3077 — Extracting Time Concepts from Electronic Health Records: A Prerequisite for Surveillance of Medical Events across Time
Reeves RM (Tennesse Valley Healthcare System), Ong FR
(Vanderbilt University Medical Center), Gobbel GT
(Tennesse Valley Healthcare System), Montella D
(Tennesse Valley Healthcare System), Matheny ME
(Tennesse Valley Healthcare System), Brown SH
(VHA Office of Health Information), Speroff T
(Tennesse Valley Healthcare System)
Many research and quality improvement initiatives depend on expensive, time-consuming chart abstraction for establishing when, how long, and in what sequence medically relevant events occur. Our goal was to develop an automated natural language processing (NLP) tool for capturing time information in medical narratives, and to subsequently evaluate the accuracy of automated time classification within clinical documents.

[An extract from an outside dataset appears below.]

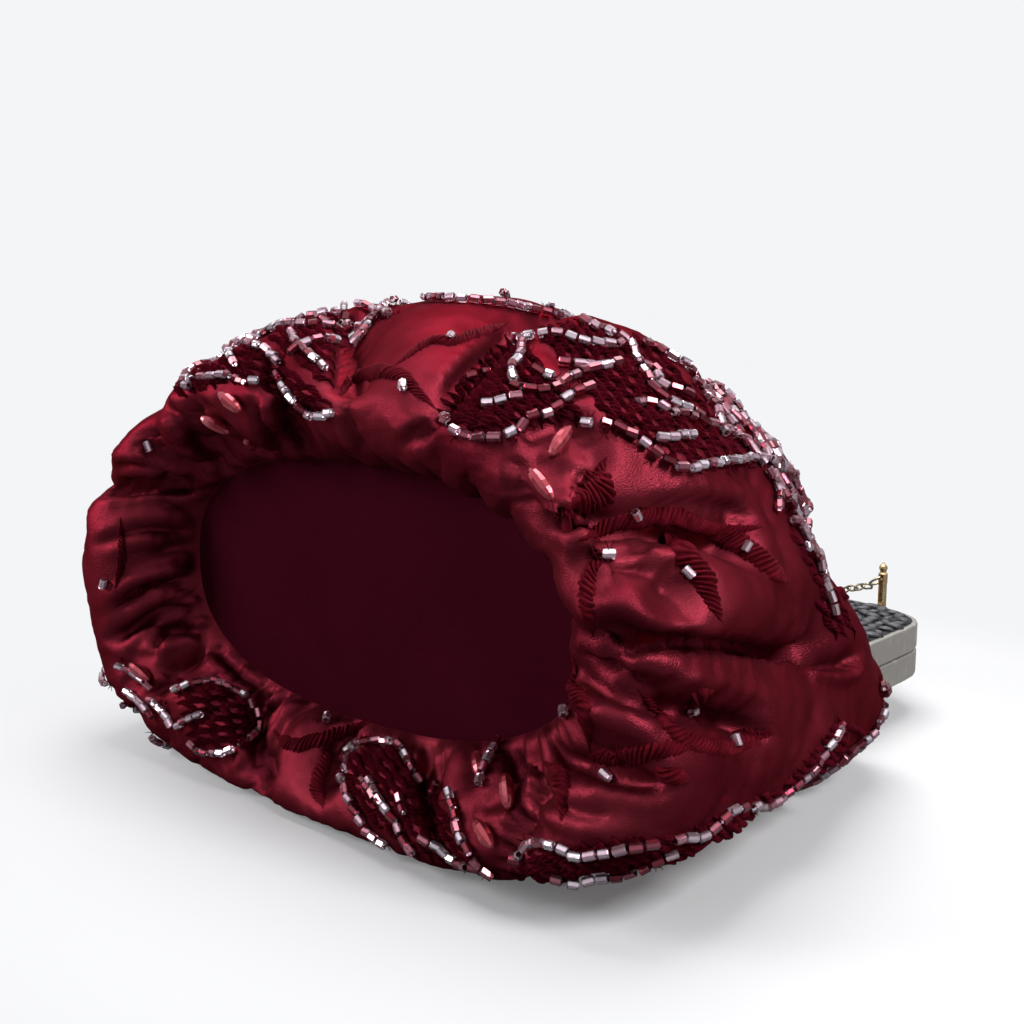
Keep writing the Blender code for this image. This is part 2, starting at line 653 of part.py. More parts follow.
def make_ornament(name, hinge, side):
    """A cast plate of paired leaves and berries, set in the recess of the face."""
    face = TRAY_DEPTH - FACE_RECESS + CLEARANCE
    top = face + PLATE_THICKNESS
    outline = arch_outline(LIP_WIDTH + CLEARANCE, FACE_START)
    plate = make_object(name, flip(prism_mesh(name, outline, face, top), side), hinge, silver)
    window = prism_mesh(name + "_window", window_outline(-EAR_RADIUS, -PLATE_INNER_LIP),
                        0.0, 2 * TRAY_DEPTH)
    combine(plate, make_object(name + "_window", flip(window, side), hinge))
    bm = bmesh.new()
    spread = BAND_WIDTH * MOTIF_SPREAD_SHARE
    for x, y, heading in band_path():
        across = Vector((-math.sin(heading), math.cos(heading), 0))
        motif = [(1, LEAF_LENGTH, LEAF_WIDTH), (-1, LEAF_LENGTH, LEAF_WIDTH),
                 (0, BERRY_RADIUS, BERRY_RADIUS)]
        for way, length, width in motif:
            centre = Vector((x, y, top)) + across * spread * way
            lump = bmesh.ops.create_uvsphere(bm, u_segments=8, v_segments=4, radius=1.0)["verts"]
            shape = (Matrix.Translation(centre) @ Matrix.Rotation(heading + way * LEAF_TURN, 4, "Z")
                     @ Matrix.Diagonal((length / 2, width / 2, LEAF_HEIGHT, 1)))
            if way == 0:
                shape = Matrix.Translation(centre) @ Matrix.Diagonal((length, width, LEAF_HEIGHT, 1))
            bmesh.ops.transform(bm, matrix=shape, verts=lump)
    relief = make_object(name + "_relief", flip(mesh_from(bm, name + "_relief"), side), hinge)
    combine(plate, relief, "UNION")
    back = box_mesh(name + "_back", (-FRAME_HALF_WIDTH, -EAR_RADIUS, 0.0),
                    (FRAME_HALF_WIDTH, ARCH_STATION, face))
    combine(plate, make_object(name + "_back", flip(back, side), hinge))


def make_satin_panel(name, hinge, side):
    """The satin that closes a tray's window, glued behind the band."""
    top = TRAY_DEPTH - FACE_RECESS - FACE_THICKNESS - CLEARANCE
    outline = window_outline(SATIN_PANEL_START, PANEL_MARGIN)
    mesh = prism_mesh(name, outline, top - SATIN_PANEL_THICKNESS, top)
    make_object(name, flip(mesh, side), hinge, satin)


def make_knob(name, hinge, tray, side):
    """A ball on a leaning stem. The two balls pass each other side by side over the arch."""
    x = -side * KNOB_OFFSET
    arch = ARM_LENGTH + ARCH_RISE
    root = Vector((x, arch + CLEARANCE, side * KNOB_ROOT_HEIGHT))
    collar_end = root + Vector((0, KNOB_COLLAR_THICKNESS, 0))
    centre = Vector((x, arch + KNOB_REACH, 0))
    bm = bmesh.new()
    bmesh.ops.create_uvsphere(bm, u_segments=16, v_segments=10, radius=KNOB_RADIUS)
    bmesh.ops.translate(bm, vec=centre, verts=bm.verts)
    knob = make_object(name, mesh_from(bm, name), hinge, gilt)
    inside = root - Vector((0, KNOB_SHANK_LENGTH, 0))
    for part, radius, start, end in (
            ("stem", KNOB_STEM_RADIUS, collar_end.lerp(root, 0.5), centre),
            ("collar", KNOB_COLLAR_RADIUS, root, collar_end),
            ("shank", KNOB_SHANK_RADIUS, inside, collar_end.lerp(root, 0.5))):
        mesh = rod_mesh(name + "_" + part, radius, start, end, sides=16)
        combine(knob, make_object(name + "_" + part, mesh, hinge), "UNION")
    bore = rod_mesh(name + "_bore", KNOB_SHANK_RADIUS + CLEARANCE, inside, collar_end, sides=16)
    combine(tray, make_object(name + "_bore", bore, hinge))


def make_post(name, ring_name, hand):
    """A turned post with a drilled eye, riveted into a boss behind the arch, and its ring."""
    x = hand * POST_PLACE
    y = arch_reach(POST_PLACE) + POST_STAND_OFF
    boss_low = -(TRAY_DEPTH - RIM_ROUNDING)
    boss = rod_mesh(name + "_boss", BOSS_RADIUS, (x, y, boss_low), (x, y, -BOSS_TOP))
    combine(back_frame, make_object(name + "_boss", boss, back_hinge), "UNION")
    seat = CLEARANCE - BOSS_TOP
    bore = rod_mesh(name + "_bore", POST_SHANK_HOLE, (x, y, seat - POST_SHANK_LENGTH - CLEARANCE),
                    (x, y, TRAY_DEPTH), sides=16)
    combine(back_frame, make_object(name + "_bore", bore, back_hinge))
    eye = POST_EYE_HEIGHT
    eye_low, eye_high = eye - POST_EYE_REACH, eye + POST_EYE_REACH
    finial = eye_high + FINIAL_RADIUS
    collar_top = seat + POST_COLLAR_THICKNESS
    profile = [
        (0, finial + FINIAL_RADIUS + FINIAL_TIP),
        (FINIAL_RADIUS * 0.35, finial + FINIAL_RADIUS),
        (FINIAL_RADIUS * 0.85, finial + FINIAL_RADIUS * 0.55), (FINIAL_RADIUS, finial),
        (FINIAL_RADIUS * 0.8, finial - FINIAL_RADIUS * 0.6), (POST_WAIST_RADIUS, eye_high),
        (POST_EYE_RADIUS, eye_high - POST_EYE_REACH / 3), (POST_EYE_RADIUS, eye),
        (POST_EYE_RADIUS, eye_low), (POST_RADIUS, eye_low - POST_RADIUS / 2),
        (POST_RADIUS, collar_top), (POST_COLLAR_RADIUS, collar_top),
        (POST_COLLAR_RADIUS, seat), (POST_SHANK_RADIUS, seat),
        (POST_SHANK_RADIUS, seat - POST_SHANK_LENGTH), (0, seat - POST_SHANK_LENGTH)]
    post = turned(name, profile, back_hinge, gilt, (x, y, 0))
    turn = math.radians(EYE_TURN)
    through = Vector((hand * math.sin(turn), math.cos(turn), 0))
    centre = Vector((x, y, eye))
    reach = through * 2 * POST_EYE_RADIUS
    hole = rod_mesh(name + "_eye", POST_EYE_HOLE, centre - reach, centre + reach, sides=16)
    combine(post, make_object(name + "_eye", hole, back_hinge))
    level = Vector((-hand * math.cos(turn), math.sin(turn), 0))
    drop = math.radians(RING_HANG)
    hang = level * math.cos(drop) - Vector((0, 0, math.sin(drop)))
    make_ring(ring_name, centre + hang * (RING_RADIUS - RING_RIDE), hang, through)


def make_ring(name, centre, hang, through):
    """A wire ring whose nearest turn passes through the eye and which hangs clear of the post."""
    bm = bmesh.new()
    turn = Matrix.Translation((RING_RADIUS, 0, 0)) @ Matrix.Rotation(math.radians(90), 4, "X")
    bmesh.ops.create_circle(bm, segments=8, radius=RING_WIRE, matrix=turn)
    bmesh.ops.spin(bm, geom=bm.verts[:] + bm.edges[:], cent=(0, 0, 0), axis=(0, 0, 1),
                   angle=2 * math.pi, steps=28, use_merge=True)
    bmesh.ops.remove_doubles(bm, verts=bm.verts, dist=RING_WIRE / 100)
    bmesh.ops.recalc_face_normals(bm, faces=bm.faces)
    ring = make_object(name, mesh_from(bm, name), back_hinge, brass, centre)
    ring.rotation_euler = Matrix((hang, through, hang.cross(through))).transposed().to_euler()


def smooth_route(points, steps):
    """Points read from a smooth curve through a route's own points."""
    points = [Vector(p) for p in points]
    route = []
    for i in range(len(points) - 1):
        a, b = points[i], points[i + 1]
        before, after = points[max(i - 1, 0)], points[min(i + 2, len(points) - 1)]
        for j in range(steps):
            t = j / steps
            route.append(0.5 * (2 * a + (b - before) * t + (2 * before - 5 * a + 4 * b - after)
                                * t ** 2 + (3 * a - before - 3 * b + after) * t ** 3))
    return route + [points[-1]]


def make_chain():
    """The space that the links take, from one post ring to the other."""
    curve = bpy.data.curves.new("carry_chain", "CURVE")
    curve.dimensions = "3D"
    curve.bevel_depth = CHAIN_RADIUS
    curve.bevel_resolution = 2
    curve.use_fill_caps = True
    route = smooth_route(CHAIN_ROUTE, 2)
    spline = curve.splines.new("POLY")
    spline.points.add(len(route) - 1)
    for point, place in zip(spline.points, route):
        point.co = (*place, 1.0)
    guide = bpy.data.objects.new("carry_chain", curve)
    parts.objects.link(guide)
    make_object("carry_chain", mesh_of_curve(guide), base, brass)


def skin_place(place_share, turn_share):
    """A point on the outside of the satin, with the directions out and along the profile."""
    rows = body_sections()
    at = place_share * (len(rows) - 3)
    i = min(int(at), len(rows) - 2)
    angle = 2 * math.pi * turn_share

    def on_row(k, turn):
        return folded_point(rows, k, turn)

    point = on_row(i, angle).lerp(on_row(i + 1, angle), at - i)
    along = (on_row(i + 1, angle) - on_row(i, angle)).normalized()
    step = math.pi / BODY_SIDES
    round_it = (on_row(i, angle + step) - on_row(i, angle - step)).normalized()
    return point, along, round_it, along.cross(round_it).normalized()


def make_pearls():
    for number, (place, turn, spin_share) in enumerate(PEARL_PLACE_SHARES, start=1):
        point, along, round_it, out = skin_place(place, turn)
        bm = bmesh.new()
        bmesh.ops.create_uvsphere(bm, u_segments=10, v_segments=8, radius=1.0)
        bmesh.ops.scale(bm, vec=(PEARL_RADIUS, PEARL_RADIUS, PEARL_HALF_LENGTH), verts=bm.verts)
        a = math.pi * spin_share
        heading = along * math.cos(a) + round_it * math.sin(a)
        side = out.cross(heading).normalized()
        turn_to = Matrix((side, heading.cross(side), heading)).transposed()
        name = f"rice_pearl_{number:02d}"
        pearl = make_object(name, mesh_from(bm, name), base, pearl_pink)
        pearl.location = point + out * (PEARL_RADIUS + PEARL_SEAT)
        pearl.rotation_euler = turn_to.to_euler()


clear_scene()
parts = make_collection("beaded_evening_bag")
cutters = make_collection("cutters")

satin = make_material("wine_satin", (0.16, 0.012, 0.024), 0.36)
lining_cloth = make_material("lining_satin", (0.11, 0.010, 0.020), 0.45)
panel_cloth = make_material("panel_cloth", (0.030, 0.003, 0.010), 0.75)
board_card = make_material("board_card", (0.35, 0.29, 0.22), 0.9)
pewter = make_material("satin_pewter", (0.56, 0.53, 0.48), 0.33, 1.0)
silver = make_material("aged_silver", (0.38, 0.38, 0.38), 0.38, 1.0)
gilt = make_material("pale_gilt", (0.72, 0.55, 0.28), 0.28, 1.0)
brass = make_material("aged_brass", (0.42, 0.31, 0.16), 0.4, 1.0)
pearl_pink = make_material("rose_pearl", (0.62, 0.16, 0.18), 0.22)

base = make_empty("base_plane", (0, BASE_PLANE_Y, 0))
back_hinge = make_empty("back_hinge", (0, HINGE_STATION, PARTING_HEIGHT), base)
front_hinge = make_empty("front_hinge", (0, HINGE_STATION, PARTING_HEIGHT), base)

make_satin_body()
make_lining()
make_base()
back_frame = make_tray("back_frame", back_hinge, -1)
front_frame = make_tray("front_frame", front_hinge, 1)
make_rivets()
make_ornament("back_ornament", back_hinge, -1)
make_ornament("front_ornament", front_hinge, 1)
make_satin_panel("back_satin_panel", back_hinge, -1)
make_satin_panel("front_satin_panel", front_hinge, 1)
make_knob("back_clasp_knob", back_hinge, back_frame, -1)
make_knob("front_clasp_knob", front_hinge, front_frame, 1)
make_post("left_strap_post", "left_post_ring", -1)
make_post("right_strap_post", "right_post_ring", 1)
make_chain()
make_pearls()
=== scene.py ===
# %% [markdown]
# # Beaded satin evening bag, lying on its back
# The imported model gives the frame. Everything below is placed in its coordinates, in metres:
# X along the bag, Y from the oval base to the snap frame, Z up from the table.

# %% Load the frame
import json
import math
import random
import time

import bmesh
import bpy
import numpy as np
from mathutils import Matrix, Vector
from mathutils.bvhtree import BVHTree
from mathutils.kdtree import KDTree


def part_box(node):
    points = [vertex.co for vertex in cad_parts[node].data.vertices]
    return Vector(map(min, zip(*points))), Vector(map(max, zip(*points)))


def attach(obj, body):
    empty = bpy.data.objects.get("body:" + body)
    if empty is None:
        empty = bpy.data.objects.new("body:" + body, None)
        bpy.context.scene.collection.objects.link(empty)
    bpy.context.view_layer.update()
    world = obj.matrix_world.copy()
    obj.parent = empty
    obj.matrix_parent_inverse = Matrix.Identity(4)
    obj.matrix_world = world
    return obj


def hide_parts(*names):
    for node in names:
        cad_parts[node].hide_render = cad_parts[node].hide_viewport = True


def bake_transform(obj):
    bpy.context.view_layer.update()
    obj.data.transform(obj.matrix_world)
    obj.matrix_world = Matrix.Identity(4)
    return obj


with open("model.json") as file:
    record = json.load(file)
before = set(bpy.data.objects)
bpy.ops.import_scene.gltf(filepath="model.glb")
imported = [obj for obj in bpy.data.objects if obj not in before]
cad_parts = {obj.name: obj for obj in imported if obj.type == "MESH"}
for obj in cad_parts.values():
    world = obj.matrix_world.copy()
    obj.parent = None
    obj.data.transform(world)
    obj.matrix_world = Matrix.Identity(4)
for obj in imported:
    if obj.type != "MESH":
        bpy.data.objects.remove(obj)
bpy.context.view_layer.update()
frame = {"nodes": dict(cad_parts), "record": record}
clock = time.time()
scene = bpy.context.scene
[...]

The data were 100 clinical records of hospitalized patients. We developed Med-TTK for extracting time information in medical records as an adaptation of TARSQI Tool Kit (TTK), an open source NLP application. TTK’s rule-based approach structures temporal information in expressions it identifies via four classes:
time (10:23 p.m.; in 4 hours);
date (December 21, 2004; two months ago);
duration (for 12 minutes; over a period of 8 years); and
set (every four hours; B.I.D.; Monday, Wednesday and Friday).
Temporal terminology and formatting modifications were implemented within Med-TTK to optimize performance among medical documents. Each document underwent independent review by two annotators with disagreements resolved by a referee. Performance was measured by comparing the adjudicated gold standard to the TTK and Med-TTK classifications to yield precision (positive predictive value) and recall (sensitivity).
Recognized time expressions in the documents numbered 1581, 3275, and 3213 for TTK, Med-TTK, and the gold standard, respectively. TTK had a precision of 0.26 (95%CI 0.24, 0.29) and recall of 0.13 (CI 0.12, 0.14). Med-TTK had a precision of 0.82 (CI 0.81, 0.83) and recall and 0.84 (CI 0.82, 0.85). Med-TTK's performances by class were: time: precision 0.91, recall 0.91; date: precision 0.77, recall 0.91; duration: precision 0.77, recall 0.67; and set: precision 0.87, recall 0.83.
We achieved significant improvement from TTK, which was developed to capture time in news articles, to the medically customized Med-TTK. The high accuracy in recognition and classification of time expressions by the enhanced Med-TTK positions it to provide accurate and meaningful time-stamps to the medical events in the electronic health record.
Natural language processing applications provide an avenue for meaningful longitudinal mapping of patient history elements among electronic health records. This informatics research highlights a tool that could be used for initiating electronic surveillance of medical events across time.